* TASK DETAILS
Begin at the first line below and copy each line exactly, ending with the line where "fired(rolled(hook, ACROSS_HANDLE, 0.8, 30, 18, side), word" appears.

* DATA EXCERPT
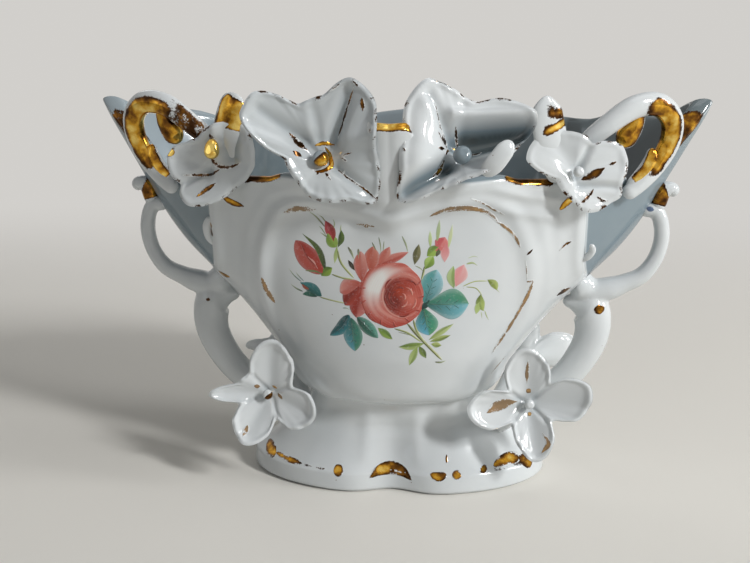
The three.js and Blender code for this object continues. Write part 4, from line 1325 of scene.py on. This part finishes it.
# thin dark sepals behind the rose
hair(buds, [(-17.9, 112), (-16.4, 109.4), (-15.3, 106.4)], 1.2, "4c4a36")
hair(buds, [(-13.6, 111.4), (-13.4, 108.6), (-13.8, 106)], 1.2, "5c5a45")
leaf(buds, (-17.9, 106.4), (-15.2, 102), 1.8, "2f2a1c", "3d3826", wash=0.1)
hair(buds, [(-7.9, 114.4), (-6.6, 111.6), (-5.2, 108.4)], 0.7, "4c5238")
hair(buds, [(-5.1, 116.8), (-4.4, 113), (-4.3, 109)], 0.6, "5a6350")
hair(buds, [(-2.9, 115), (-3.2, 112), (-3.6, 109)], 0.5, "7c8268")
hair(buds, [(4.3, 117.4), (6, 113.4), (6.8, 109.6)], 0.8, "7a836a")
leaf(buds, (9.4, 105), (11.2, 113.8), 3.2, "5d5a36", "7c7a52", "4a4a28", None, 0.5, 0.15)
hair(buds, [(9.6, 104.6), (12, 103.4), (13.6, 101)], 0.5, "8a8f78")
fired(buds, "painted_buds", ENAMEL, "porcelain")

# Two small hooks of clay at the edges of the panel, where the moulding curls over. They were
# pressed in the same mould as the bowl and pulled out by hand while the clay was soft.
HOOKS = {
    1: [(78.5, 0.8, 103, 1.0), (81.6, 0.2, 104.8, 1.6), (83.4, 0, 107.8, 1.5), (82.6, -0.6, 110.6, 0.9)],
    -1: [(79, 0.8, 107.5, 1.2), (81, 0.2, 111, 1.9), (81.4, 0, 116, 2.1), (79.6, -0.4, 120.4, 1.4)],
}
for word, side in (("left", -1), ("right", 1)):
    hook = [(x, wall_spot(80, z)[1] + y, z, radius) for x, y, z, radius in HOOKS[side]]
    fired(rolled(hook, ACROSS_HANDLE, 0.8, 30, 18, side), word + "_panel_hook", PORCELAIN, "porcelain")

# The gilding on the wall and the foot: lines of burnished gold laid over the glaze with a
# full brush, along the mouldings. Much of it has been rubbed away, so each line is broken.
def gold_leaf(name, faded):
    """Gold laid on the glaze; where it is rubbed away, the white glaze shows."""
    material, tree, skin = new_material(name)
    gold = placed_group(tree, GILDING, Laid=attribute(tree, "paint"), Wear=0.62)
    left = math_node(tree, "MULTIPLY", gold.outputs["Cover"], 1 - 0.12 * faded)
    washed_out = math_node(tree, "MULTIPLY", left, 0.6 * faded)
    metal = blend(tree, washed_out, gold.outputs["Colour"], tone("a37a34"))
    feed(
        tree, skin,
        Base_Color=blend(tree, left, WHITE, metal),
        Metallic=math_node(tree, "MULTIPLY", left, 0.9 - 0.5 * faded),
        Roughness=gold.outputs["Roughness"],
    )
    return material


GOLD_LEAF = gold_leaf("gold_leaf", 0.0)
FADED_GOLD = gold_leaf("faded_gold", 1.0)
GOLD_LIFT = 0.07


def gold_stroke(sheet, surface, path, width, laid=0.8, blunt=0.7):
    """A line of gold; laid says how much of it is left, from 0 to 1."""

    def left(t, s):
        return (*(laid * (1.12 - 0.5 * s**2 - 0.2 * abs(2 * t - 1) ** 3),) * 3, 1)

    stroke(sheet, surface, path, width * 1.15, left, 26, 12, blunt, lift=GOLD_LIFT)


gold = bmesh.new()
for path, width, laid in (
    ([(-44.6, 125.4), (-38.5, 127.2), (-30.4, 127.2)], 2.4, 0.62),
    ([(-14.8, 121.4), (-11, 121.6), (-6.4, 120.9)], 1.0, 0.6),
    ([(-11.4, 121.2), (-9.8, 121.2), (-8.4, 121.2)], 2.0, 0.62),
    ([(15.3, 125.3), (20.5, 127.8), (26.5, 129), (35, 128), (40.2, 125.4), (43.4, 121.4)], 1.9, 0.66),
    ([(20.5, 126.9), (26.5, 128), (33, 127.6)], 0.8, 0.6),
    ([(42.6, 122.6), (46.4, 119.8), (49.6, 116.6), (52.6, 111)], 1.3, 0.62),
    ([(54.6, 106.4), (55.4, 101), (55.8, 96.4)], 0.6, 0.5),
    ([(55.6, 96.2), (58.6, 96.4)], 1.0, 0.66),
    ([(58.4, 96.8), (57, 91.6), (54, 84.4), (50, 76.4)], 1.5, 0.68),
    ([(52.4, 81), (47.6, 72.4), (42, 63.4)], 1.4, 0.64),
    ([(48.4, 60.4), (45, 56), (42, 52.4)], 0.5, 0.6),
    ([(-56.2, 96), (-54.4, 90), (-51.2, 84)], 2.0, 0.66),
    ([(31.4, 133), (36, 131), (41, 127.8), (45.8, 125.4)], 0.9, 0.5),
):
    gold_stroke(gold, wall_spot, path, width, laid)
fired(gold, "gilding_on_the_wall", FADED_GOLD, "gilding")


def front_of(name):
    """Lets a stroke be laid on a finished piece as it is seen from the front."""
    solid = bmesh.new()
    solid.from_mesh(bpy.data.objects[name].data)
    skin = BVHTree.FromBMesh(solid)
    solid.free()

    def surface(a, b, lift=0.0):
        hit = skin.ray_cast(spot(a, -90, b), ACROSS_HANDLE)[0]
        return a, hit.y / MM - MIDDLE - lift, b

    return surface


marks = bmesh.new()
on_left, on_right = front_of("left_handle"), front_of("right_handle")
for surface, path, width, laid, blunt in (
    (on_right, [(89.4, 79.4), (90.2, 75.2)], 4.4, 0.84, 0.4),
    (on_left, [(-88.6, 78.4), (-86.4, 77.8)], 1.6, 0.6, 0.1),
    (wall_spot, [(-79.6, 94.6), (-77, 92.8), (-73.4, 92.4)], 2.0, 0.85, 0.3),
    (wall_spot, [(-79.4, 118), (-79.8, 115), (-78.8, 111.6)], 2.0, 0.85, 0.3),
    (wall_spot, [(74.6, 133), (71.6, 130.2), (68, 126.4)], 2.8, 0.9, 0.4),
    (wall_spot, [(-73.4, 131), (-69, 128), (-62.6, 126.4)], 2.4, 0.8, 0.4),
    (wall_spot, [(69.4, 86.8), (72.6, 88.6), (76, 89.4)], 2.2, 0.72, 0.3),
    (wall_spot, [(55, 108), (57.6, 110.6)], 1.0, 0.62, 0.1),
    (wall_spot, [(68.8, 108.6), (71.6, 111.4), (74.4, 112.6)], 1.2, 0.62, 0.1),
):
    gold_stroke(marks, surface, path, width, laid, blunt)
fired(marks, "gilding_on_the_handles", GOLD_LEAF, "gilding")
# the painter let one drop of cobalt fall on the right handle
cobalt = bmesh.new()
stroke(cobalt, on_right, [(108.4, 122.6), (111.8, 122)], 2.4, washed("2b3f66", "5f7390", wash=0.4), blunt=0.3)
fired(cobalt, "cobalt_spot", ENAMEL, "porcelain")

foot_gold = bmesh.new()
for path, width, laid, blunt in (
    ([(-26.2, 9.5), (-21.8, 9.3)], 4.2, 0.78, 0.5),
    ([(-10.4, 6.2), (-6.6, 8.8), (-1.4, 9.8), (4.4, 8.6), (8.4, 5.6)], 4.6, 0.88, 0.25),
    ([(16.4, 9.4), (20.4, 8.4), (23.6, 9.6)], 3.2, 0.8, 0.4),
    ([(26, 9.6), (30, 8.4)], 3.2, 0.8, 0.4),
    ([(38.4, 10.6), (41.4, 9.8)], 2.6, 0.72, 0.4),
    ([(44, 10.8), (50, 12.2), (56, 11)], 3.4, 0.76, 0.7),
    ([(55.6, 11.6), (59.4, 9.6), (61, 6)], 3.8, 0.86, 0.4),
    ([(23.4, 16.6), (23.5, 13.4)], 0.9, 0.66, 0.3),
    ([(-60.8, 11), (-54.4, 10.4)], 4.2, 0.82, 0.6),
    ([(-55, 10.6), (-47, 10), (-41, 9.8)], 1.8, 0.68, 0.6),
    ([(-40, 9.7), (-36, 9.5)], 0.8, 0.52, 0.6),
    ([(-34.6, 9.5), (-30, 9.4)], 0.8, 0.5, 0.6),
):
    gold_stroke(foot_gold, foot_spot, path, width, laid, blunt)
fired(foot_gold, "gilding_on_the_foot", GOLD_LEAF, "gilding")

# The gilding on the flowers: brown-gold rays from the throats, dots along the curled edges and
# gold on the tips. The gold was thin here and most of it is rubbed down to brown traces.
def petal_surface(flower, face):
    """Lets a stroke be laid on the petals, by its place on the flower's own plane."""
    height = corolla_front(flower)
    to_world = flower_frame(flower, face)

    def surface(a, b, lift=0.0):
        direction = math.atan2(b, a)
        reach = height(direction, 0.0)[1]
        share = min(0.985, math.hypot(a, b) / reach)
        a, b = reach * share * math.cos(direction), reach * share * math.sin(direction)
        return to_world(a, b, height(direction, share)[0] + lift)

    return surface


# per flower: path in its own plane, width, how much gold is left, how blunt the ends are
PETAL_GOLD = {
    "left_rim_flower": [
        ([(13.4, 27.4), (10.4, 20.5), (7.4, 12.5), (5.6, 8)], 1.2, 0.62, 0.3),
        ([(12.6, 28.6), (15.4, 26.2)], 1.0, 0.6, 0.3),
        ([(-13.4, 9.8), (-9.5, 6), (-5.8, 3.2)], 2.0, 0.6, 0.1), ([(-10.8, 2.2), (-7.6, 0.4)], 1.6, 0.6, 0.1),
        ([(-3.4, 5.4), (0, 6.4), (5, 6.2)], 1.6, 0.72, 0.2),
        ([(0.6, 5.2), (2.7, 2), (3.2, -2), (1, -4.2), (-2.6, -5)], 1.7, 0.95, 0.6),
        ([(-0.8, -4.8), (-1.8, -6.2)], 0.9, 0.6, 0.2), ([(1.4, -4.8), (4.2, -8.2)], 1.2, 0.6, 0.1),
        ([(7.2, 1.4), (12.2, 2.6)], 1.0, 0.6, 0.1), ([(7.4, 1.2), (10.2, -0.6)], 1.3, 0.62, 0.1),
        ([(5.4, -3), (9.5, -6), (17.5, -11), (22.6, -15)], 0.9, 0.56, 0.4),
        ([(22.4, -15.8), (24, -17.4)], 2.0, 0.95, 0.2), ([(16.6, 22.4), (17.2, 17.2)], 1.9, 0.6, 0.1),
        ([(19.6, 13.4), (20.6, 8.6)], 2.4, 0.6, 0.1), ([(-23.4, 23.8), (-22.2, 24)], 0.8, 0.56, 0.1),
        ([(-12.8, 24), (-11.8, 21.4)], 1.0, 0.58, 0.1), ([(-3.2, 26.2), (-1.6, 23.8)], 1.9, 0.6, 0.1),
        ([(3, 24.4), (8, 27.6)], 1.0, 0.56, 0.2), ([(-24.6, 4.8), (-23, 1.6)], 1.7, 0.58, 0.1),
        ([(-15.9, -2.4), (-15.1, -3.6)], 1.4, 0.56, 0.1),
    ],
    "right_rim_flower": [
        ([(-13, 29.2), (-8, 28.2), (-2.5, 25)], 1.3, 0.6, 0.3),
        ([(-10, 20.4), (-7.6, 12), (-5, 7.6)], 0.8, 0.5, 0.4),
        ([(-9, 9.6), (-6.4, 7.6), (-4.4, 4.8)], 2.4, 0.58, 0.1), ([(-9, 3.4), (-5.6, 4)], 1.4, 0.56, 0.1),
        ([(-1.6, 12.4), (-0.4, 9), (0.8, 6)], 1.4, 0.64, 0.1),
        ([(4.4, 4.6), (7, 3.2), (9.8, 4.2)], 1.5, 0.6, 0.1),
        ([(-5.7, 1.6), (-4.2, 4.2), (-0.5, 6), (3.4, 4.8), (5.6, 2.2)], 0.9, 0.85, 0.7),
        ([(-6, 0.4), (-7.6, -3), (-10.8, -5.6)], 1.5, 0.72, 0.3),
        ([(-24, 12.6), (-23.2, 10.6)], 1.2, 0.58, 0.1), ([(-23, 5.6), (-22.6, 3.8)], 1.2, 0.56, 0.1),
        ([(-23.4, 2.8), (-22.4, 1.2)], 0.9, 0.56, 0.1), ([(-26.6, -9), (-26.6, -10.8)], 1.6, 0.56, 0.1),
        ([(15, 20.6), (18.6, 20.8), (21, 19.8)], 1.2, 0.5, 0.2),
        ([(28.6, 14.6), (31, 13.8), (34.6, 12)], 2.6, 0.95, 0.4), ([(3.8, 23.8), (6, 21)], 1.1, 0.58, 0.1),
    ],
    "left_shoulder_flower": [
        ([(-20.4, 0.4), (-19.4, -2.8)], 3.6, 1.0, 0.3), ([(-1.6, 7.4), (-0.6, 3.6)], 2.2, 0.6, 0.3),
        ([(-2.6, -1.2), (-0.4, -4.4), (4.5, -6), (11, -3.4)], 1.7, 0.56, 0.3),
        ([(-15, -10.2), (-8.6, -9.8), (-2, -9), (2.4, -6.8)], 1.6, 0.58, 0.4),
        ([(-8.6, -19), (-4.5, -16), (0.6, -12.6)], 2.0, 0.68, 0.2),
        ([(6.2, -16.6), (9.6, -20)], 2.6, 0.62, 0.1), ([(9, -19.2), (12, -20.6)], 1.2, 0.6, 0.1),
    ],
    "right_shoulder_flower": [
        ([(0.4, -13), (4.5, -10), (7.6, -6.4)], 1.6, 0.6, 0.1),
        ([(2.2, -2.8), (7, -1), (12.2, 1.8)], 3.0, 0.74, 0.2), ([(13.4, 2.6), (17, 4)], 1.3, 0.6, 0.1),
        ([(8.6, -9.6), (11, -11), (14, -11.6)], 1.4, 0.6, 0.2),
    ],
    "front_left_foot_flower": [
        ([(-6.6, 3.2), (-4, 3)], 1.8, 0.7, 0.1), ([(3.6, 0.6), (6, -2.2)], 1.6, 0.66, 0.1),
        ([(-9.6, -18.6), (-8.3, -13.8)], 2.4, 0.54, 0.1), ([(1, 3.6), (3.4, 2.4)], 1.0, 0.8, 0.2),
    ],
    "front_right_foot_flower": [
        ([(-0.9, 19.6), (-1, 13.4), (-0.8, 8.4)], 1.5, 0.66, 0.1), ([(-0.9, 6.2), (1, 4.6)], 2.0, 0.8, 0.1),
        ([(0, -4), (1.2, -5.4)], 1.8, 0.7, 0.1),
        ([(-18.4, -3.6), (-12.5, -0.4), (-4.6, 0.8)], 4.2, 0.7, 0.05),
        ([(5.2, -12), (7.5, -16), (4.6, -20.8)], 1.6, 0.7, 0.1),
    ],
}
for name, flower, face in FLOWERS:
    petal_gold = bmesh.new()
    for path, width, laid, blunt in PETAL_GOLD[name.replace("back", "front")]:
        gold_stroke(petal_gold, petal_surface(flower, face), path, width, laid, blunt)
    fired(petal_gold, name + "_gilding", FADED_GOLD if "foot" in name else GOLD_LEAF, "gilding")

* RESULT OF THIS TASK
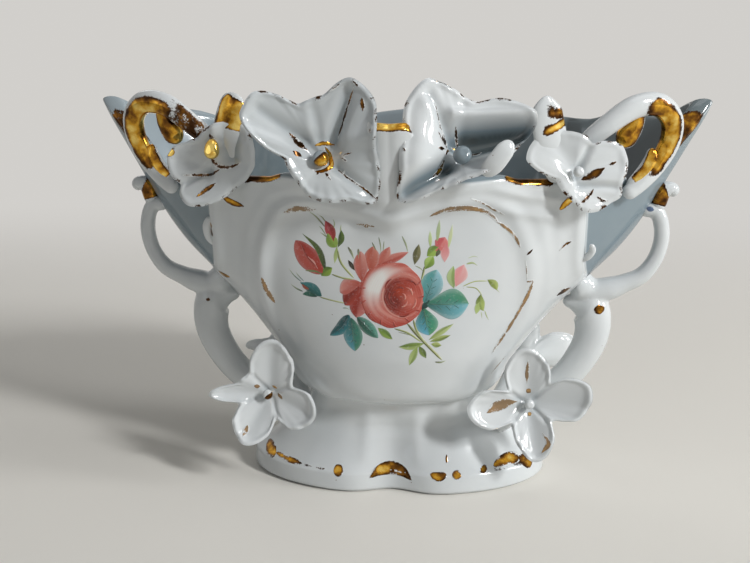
The three.js and Blender code for this object continues. Write part 4, from line 1325 of scene.py on. This part finishes it.
# thin dark sepals behind the rose
hair(buds, [(-17.9, 112), (-16.4, 109.4), (-15.3, 106.4)], 1.2, "4c4a36")
hair(buds, [(-13.6, 111.4), (-13.4, 108.6), (-13.8, 106)], 1.2, "5c5a45")
leaf(buds, (-17.9, 106.4), (-15.2, 102), 1.8, "2f2a1c", "3d3826", wash=0.1)
hair(buds, [(-7.9, 114.4), (-6.6, 111.6), (-5.2, 108.4)], 0.7, "4c5238")
hair(buds, [(-5.1, 116.8), (-4.4, 113), (-4.3, 109)], 0.6, "5a6350")
hair(buds, [(-2.9, 115), (-3.2, 112), (-3.6, 109)], 0.5, "7c8268")
hair(buds, [(4.3, 117.4), (6, 113.4), (6.8, 109.6)], 0.8, "7a836a")
leaf(buds, (9.4, 105), (11.2, 113.8), 3.2, "5d5a36", "7c7a52", "4a4a28", None, 0.5, 0.15)
hair(buds, [(9.6, 104.6), (12, 103.4), (13.6, 101)], 0.5, "8a8f78")
fired(buds, "painted_buds", ENAMEL, "porcelain")

# Two small hooks of clay at the edges of the panel, where the moulding curls over. They were
# pressed in the same mould as the bowl and pulled out by hand while the clay was soft.
HOOKS = {
    1: [(78.5, 0.8, 103, 1.0), (81.6, 0.2, 104.8, 1.6), (83.4, 0, 107.8, 1.5), (82.6, -0.6, 110.6, 0.9)],
    -1: [(79, 0.8, 107.5, 1.2), (81, 0.2, 111, 1.9), (81.4, 0, 116, 2.1), (79.6, -0.4, 120.4, 1.4)],
}
for word, side in (("left", -1), ("right", 1)):
    hook = [(x, wall_spot(80, z)[1] + y, z, radius) for x, y, z, radius in HOOKS[side]]
    fired(rolled(hook, ACROSS_HANDLE, 0.8, 30, 18, side), word + "_panel_hook", PORCELAIN, "porcelain")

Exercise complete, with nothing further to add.